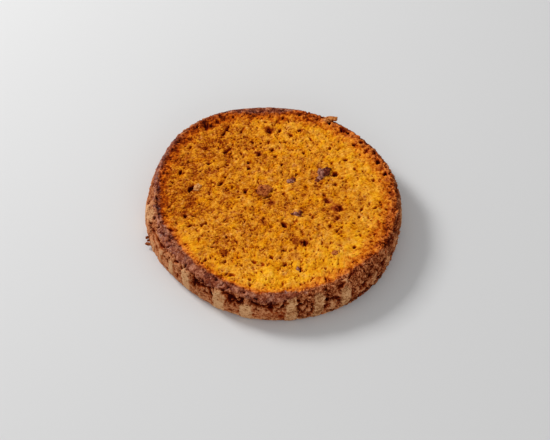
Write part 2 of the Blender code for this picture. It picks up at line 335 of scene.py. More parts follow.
# Browner patches of the face, and brighter ones by a strength below zero: x, y, radius, strength
SMUDGES = (
    (-4.1, -14.4, 2.6, 0.5),
    (9.5, -24.9, 2.8, 0.8),
    (13.9, -26.1, 2.2, 1.0),
    (9.3, -32.9, 2.4, 0.5),
    (22.9, -2.1, 2.2, 0.8),
    (28.4, -6.4, 3.0, 0.9),
    (-21.1, -30.9, 3.6, 0.9),
    (-2.1, 39.7, 3.2, 0.8),
    (13.9, 38.7, 2.6, 0.7),
    (-6.9, 25.7, 2.2, 0.6),
    (-31.1, 43.3, 3.6, 0.7),
    (-0.6, -3.5, 2.0, 0.8),
    (-39.1, -9.9, 2.4, 0.5),
    (45.4, 24.1, 3.0, 0.4),
    (-27.6, 15.1, 3.0, 0.5),
    (-11.7, 19.3, 2.8, 0.5),
    (-14.1, 11.1, 2.4, 0.35),
    (-35.6, -4.8, 4.4, 0.6),
    (27.4, -11.5, 2.4, 0.5),
    (-22.8, -25.6, 5.0, 0.6),
    (-22.9, -18.8, 4.0, 0.2),
    (-45.0, 28.2, 4.0, 0.6),
    (11.6, -14.4, 5.0, -0.35),
    (20.4, -10.4, 4.0, -0.3),
    (4.0, 6.6, 4.0, -0.25),
    (18.0, -47.8, 3.6, -0.5),
    (-1.3, -40.4, 4.0, -0.15),
    (16.1, -5.4, 3.6, -0.25),
    (7.3, -14.4, 3.6, -0.3),
    (-28.5, -22.0, 4.0, 0.35),
    (33.9, 3.8, 4.0, 0.35),
    (-37.4, 18.5, 4.0, 0.3),
    (38.4, -1.1, 5.0, 0.35),
    (-31.7, -10.2, 5.0, 0.25),
    (-24.2, 37.1, 4.5, -0.35),
    (-2.1, 10.5, 8.0, -0.2),
    (-1.2, -19.1, 6.5, -0.25),
)

# Reddish spots of the crumb, beside bits and pores: x, y, radius, strength
BLUSHES = (
    (27.4, -6.4, 3.8, 1.0),
    (27.0, -10.0, 3.0, 0.5),
    (24.3, -2.6, 2.6, 0.9),
    (18.4, 13.2, 2.8, 0.7),
    (20.6, 18.0, 2.0, 0.6),
    (28.2, -12.0, 2.0, 0.6),
    (13.4, -25.6, 3.0, 1.0),
    (9.9, -25.4, 2.4, 0.6),
    (9.8, -33.4, 3.2, 0.6),
    (-6.5, 24.9, 2.2, 0.8),
    (-0.8, -3.6, 2.4, 0.8),
    (-4.1, -14.4, 2.8, 0.4),
    (9.6, 7.2, 2.4, 0.5),
    (20.4, 10.0, 2.6, 0.7),
    (-20.6, -23.4, 2.6, 0.35),
    (-12.3, 2.6, 2.0, 0.6),
    (42.0, 31.0, 3.0, 0.5),
)

# Light tan lands of the wall: direction and lean in degrees, half width, lowest and highest level, paleness
NEAR_LANDS = (
    (-175.5, 2.0, 2.8, 0.6, 14.6, 0.8),
    (-158.0, 0.0, 1.2, 4.0, 10.0, 0.4),
    (-150.5, 0.5, 1.3, 5.0, 12.5, 0.5),
    (-142.0, -0.5, 1.5, 3.6, 12.0, 0.85),
    (-132.2, -1.0, 2.1, 1.6, 12.4, 0.9),
    (-124.5, 0.0, 1.2, 0.6, 5.0, 0.45),
    (-114.3, 0.2, 2.9, 0.4, 11.8, 1.0),
    (-101.6, 0.2, 2.9, 0.6, 9.8, 0.95),
    (-94.0, 0.0, 1.3, 0.6, 4.5, 0.35),
    (-82.5, 0.4, 2.6, 0.4, 12.8, 1.0),
    (-72.0, 2.4, 2.3, 0.6, 13.4, 0.9),
    (-64.6, 0.0, 1.3, 3.6, 9.0, 0.6),
    (-58.6, 0.5, 2.5, 1.6, 12.0, 0.95),
    (-42.4, 0.5, 1.8, 4.0, 10.5, 0.4),
    (-31.3, 0.5, 2.4, 3.0, 10.0, 0.4),
    (-19.0, 0.0, 2.2, 2.0, 10.0, 0.35),
)
LAND_STEP = 13.5
LAND_STEP_SPREAD = 3.0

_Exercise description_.
Quote the whole listing above, leaving nothing out.

_Output for this task_.
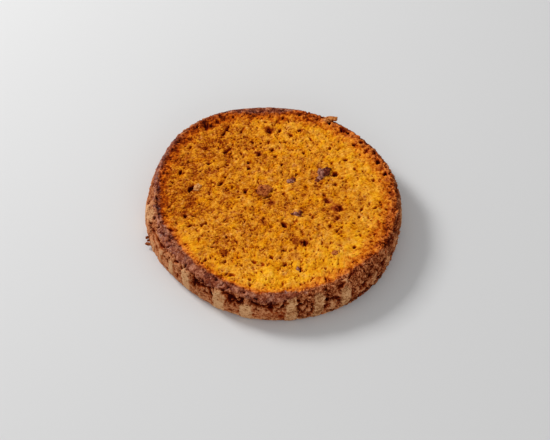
Write part 2 of the Blender code for this picture. It picks up at line 335 of scene.py. More parts follow.
# Browner patches of the face, and brighter ones by a strength below zero: x, y, radius, strength
SMUDGES = (
    (-4.1, -14.4, 2.6, 0.5),
    (9.5, -24.9, 2.8, 0.8),
    (13.9, -26.1, 2.2, 1.0),
    (9.3, -32.9, 2.4, 0.5),
    (22.9, -2.1, 2.2, 0.8),
    (28.4, -6.4, 3.0, 0.9),
    (-21.1, -30.9, 3.6, 0.9),
    (-2.1, 39.7, 3.2, 0.8),
    (13.9, 38.7, 2.6, 0.7),
    (-6.9, 25.7, 2.2, 0.6),
    (-31.1, 43.3, 3.6, 0.7),
    (-0.6, -3.5, 2.0, 0.8),
    (-39.1, -9.9, 2.4, 0.5),
    (45.4, 24.1, 3.0, 0.4),
    (-27.6, 15.1, 3.0, 0.5),
    (-11.7, 19.3, 2.8, 0.5),
    (-14.1, 11.1, 2.4, 0.35),
    (-35.6, -4.8, 4.4, 0.6),
    (27.4, -11.5, 2.4, 0.5),
    (-22.8, -25.6, 5.0, 0.6),
    (-22.9, -18.8, 4.0, 0.2),
    (-45.0, 28.2, 4.0, 0.6),
    (11.6, -14.4, 5.0, -0.35),
    (20.4, -10.4, 4.0, -0.3),
    (4.0, 6.6, 4.0, -0.25),
    (18.0, -47.8, 3.6, -0.5),
    (-1.3, -40.4, 4.0, -0.15),
    (16.1, -5.4, 3.6, -0.25),
    (7.3, -14.4, 3.6, -0.3),
    (-28.5, -22.0, 4.0, 0.35),
    (33.9, 3.8, 4.0, 0.35),
    (-37.4, 18.5, 4.0, 0.3),
    (38.4, -1.1, 5.0, 0.35),
    (-31.7, -10.2, 5.0, 0.25),
    (-24.2, 37.1, 4.5, -0.35),
    (-2.1, 10.5, 8.0, -0.2),
    (-1.2, -19.1, 6.5, -0.25),
)

# Reddish spots of the crumb, beside bits and pores: x, y, radius, strength
BLUSHES = (
    (27.4, -6.4, 3.8, 1.0),
    (27.0, -10.0, 3.0, 0.5),
    (24.3, -2.6, 2.6, 0.9),
    (18.4, 13.2, 2.8, 0.7),
    (20.6, 18.0, 2.0, 0.6),
    (28.2, -12.0, 2.0, 0.6),
    (13.4, -25.6, 3.0, 1.0),
    (9.9, -25.4, 2.4, 0.6),
    (9.8, -33.4, 3.2, 0.6),
    (-6.5, 24.9, 2.2, 0.8),
    (-0.8, -3.6, 2.4, 0.8),
    (-4.1, -14.4, 2.8, 0.4),
    (9.6, 7.2, 2.4, 0.5),
    (20.4, 10.0, 2.6, 0.7),
    (-20.6, -23.4, 2.6, 0.35),
    (-12.3, 2.6, 2.0, 0.6),
    (42.0, 31.0, 3.0, 0.5),
)

# Light tan lands of the wall: direction and lean in degrees, half width, lowest and highest level, paleness
NEAR_LANDS = (
    (-175.5, 2.0, 2.8, 0.6, 14.6, 0.8),
    (-158.0, 0.0, 1.2, 4.0, 10.0, 0.4),
    (-150.5, 0.5, 1.3, 5.0, 12.5, 0.5),
    (-142.0, -0.5, 1.5, 3.6, 12.0, 0.85),
    (-132.2, -1.0, 2.1, 1.6, 12.4, 0.9),
    (-124.5, 0.0, 1.2, 0.6, 5.0, 0.45),
    (-114.3, 0.2, 2.9, 0.4, 11.8, 1.0),
    (-101.6, 0.2, 2.9, 0.6, 9.8, 0.95),
    (-94.0, 0.0, 1.3, 0.6, 4.5, 0.35),
    (-82.5, 0.4, 2.6, 0.4, 12.8, 1.0),
    (-72.0, 2.4, 2.3, 0.6, 13.4, 0.9),
    (-64.6, 0.0, 1.3, 3.6, 9.0, 0.6),
    (-58.6, 0.5, 2.5, 1.6, 12.0, 0.95),
    (-42.4, 0.5, 1.8, 4.0, 10.5, 0.4),
    (-31.3, 0.5, 2.4, 3.0, 10.0, 0.4),
    (-19.0, 0.0, 2.2, 2.0, 10.0, 0.35),
)
LAND_STEP = 13.5
LAND_STEP_SPREAD = 3.0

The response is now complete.